With steeper indifference curves (since A likes good 1 more than before), A’s new tangency point is quite close to the initial endowment. This means A wants to sell little $x_1$. You can scroll down to see how the partial equilibrium graphs have changedthe chart of $x_1$ confirms we have a big shortage.

STEP Where is the new equilibrium solution? If you decide to use Solver to answer this question, please make the target cell H15 because that is the cell that the scroll bar is affecting. This way you will not destroy the formula in cell H16.

You should find a new equilibrium solution at a relative price ratio of about 1.53. Approximately 7.3 units of good 1 will be traded and 11.8 units of good 2 will be exchanged.

Two Advanced Ideas

In a mathematical sense, General Equilibrium Theory is perhaps the most abstract and sophisticated area of economics. Two questions that have been studied intensively involve existence and uniqueness.

The question of the existence of an equilibrium solution was posed by Walras himself. The issue, loosely stated, is that we cannot be sure that a general equilibrium system with thousands or millions of individual goods has a place where the entire system is at rest. In fact, from an intuitive point of view, given the huge number of products, consumers, and firms in a real-world economy, we might doubt that an equilibrium solution exists at all.

Walras and other early theorists thought that if the number of endogenous variables (unknowns) equaled the number of equations, then a solution was guaranteed. This is not so. Existence proofs in the 1950s utilized fixed-point theorems to prove rigorously the conditions under which an equilibrium solution was guaranteed to exist. Brouwer and Kakutani fixed point theorems are examples of this approach.

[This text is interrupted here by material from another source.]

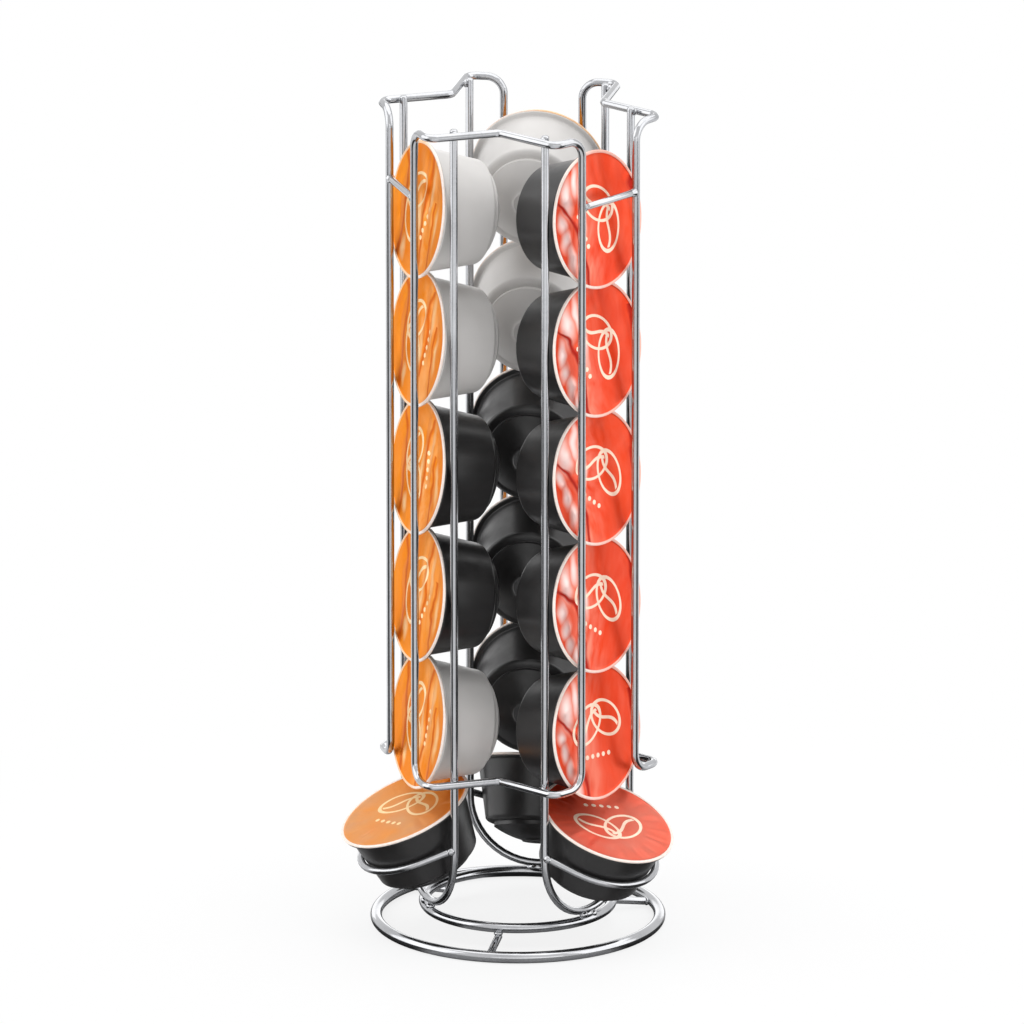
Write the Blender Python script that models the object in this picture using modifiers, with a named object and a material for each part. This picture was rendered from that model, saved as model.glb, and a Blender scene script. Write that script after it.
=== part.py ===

Closely tied to existence is the problem of the uniqueness of a general equilibrium solution. Even if an equilibrium solution is proved (in a rigorous mathematical sense) to exist, the worry is that there may be multiple equilibria in a general equilibrium system. Research has focused on what assumptions must be invoked to guarantee a single equilibrium solution.

Existence and uniqueness proofs are well beyond the scope of this book. They rely on topology and advanced mathematical concepts. This is another way of saying that our presentation of the Edgework Box and general equilibrium in a pure exchange economy is introductory and rudimentary. General Equilibrium Theory is a vast ocean and we are paddling near the shore.

Market Allocation in an Edgeworth Box

The canonical supply and demand graph is used in partial equilibrium analysis to find the equilibrium solution. General equilibrium uses the Edgeworth Box to do the same thing.

It appears cumbersome and tedious at first, but, in fact, it is an ingenious graphical device. By representing two consumers simultaneously, while sharing a common budget constraint (given that they face identical prices), the box enables one to quickly see whether the two-good, pure exchange economy is in equilibrium. It also reveals how prices must change as the system finds its way to equilibrium via the tatonnement process.

Whether a pure exchange economy is in a general equilibrium can be determined in an instant by seeing whether the optimal solutions of the two consumers are compatiblethat is, if there is a single point where the two consumers want to be, given the existing price ratio.

But what about the final, equilibrium allocation generated by the marketwhat are its properties? This is a fundamental question that leads to the famous Pareto optimality conditions and the First Fundamental Theorem of Welfare Economics. It is explained in the next section.

Although we have used numerical methods (implementing the problem in Excel) to analyze and find the general equilibrium solution, you should be aware that there are analytical approaches also. We could write down demands for goods by each consumer and impose the equilibrium condition that $Q_D=Q_S$ in each market. This would enable solution of the equilibrium price vector with the aid of algebra (and, as soon as we left the simple world of two or three goods, linear algebra).

Exercises

Use Word’s Drawing Tools to draw your own Edgeworth Box. Place the initial endowment so that A has more $x_2$ than $x_1$.
Add a price vector to your box in the previous question that generates a shortage of $x_1$. Draw arrows along the bottom and top $x_1$ axes to show the amount of $x_1$ each consumer wants to buy or sell.
Use Word’s Drawing Tools to draw a supply and demand graph for $x_1$. Include a horizontal line in the graph that shows the current price of $x_1$.
Add the equilibrium price vector to your Edgeworth Box graph in question 1. Explain why this price vector is the equilibrium solution.
Hint: Add indifference curves to your graph to support your explanation.

References

The epigraph is from page 11 of Umberto Ricci, “Pareto and Pure Economics,” The Review of Economic Studies, Vol. 1, No. 1 (October, 1933), pp. 3–21, www.jstor.org/stable/2967433. You can learn more about Walras, Pareto, and the Lausanne School by visiting the History of Economic Thought web site at www.hetwebsite.net/het/.

Perhaps no area of economics is as mathematically sophisticated and intense as General Equilibrium Theory. There has always been disagreement among economists regarding the use and necessity of mathematics in economics. Pareto sneered at the literary economists and the use of math as a weapon continues today.

Akerlof says that economists only value "hard" and ignore "soft" questions so the discipline stifles research into issues that cannot be answered with formal tools and models. See George Akerlof (2020),"Sins of Omission and the Practice of Economics," doi.org/10.1257/jel.20191573, 58(2), 405–418, doi.org/10.1257/jel.20191573.

Roy Weintraub traces the influence of math in economics in How Economics Became a Mathematical Science, published in 2002. For the connection between economics and physics, see Phil Mirowski, More Heat than Light, published in 1989.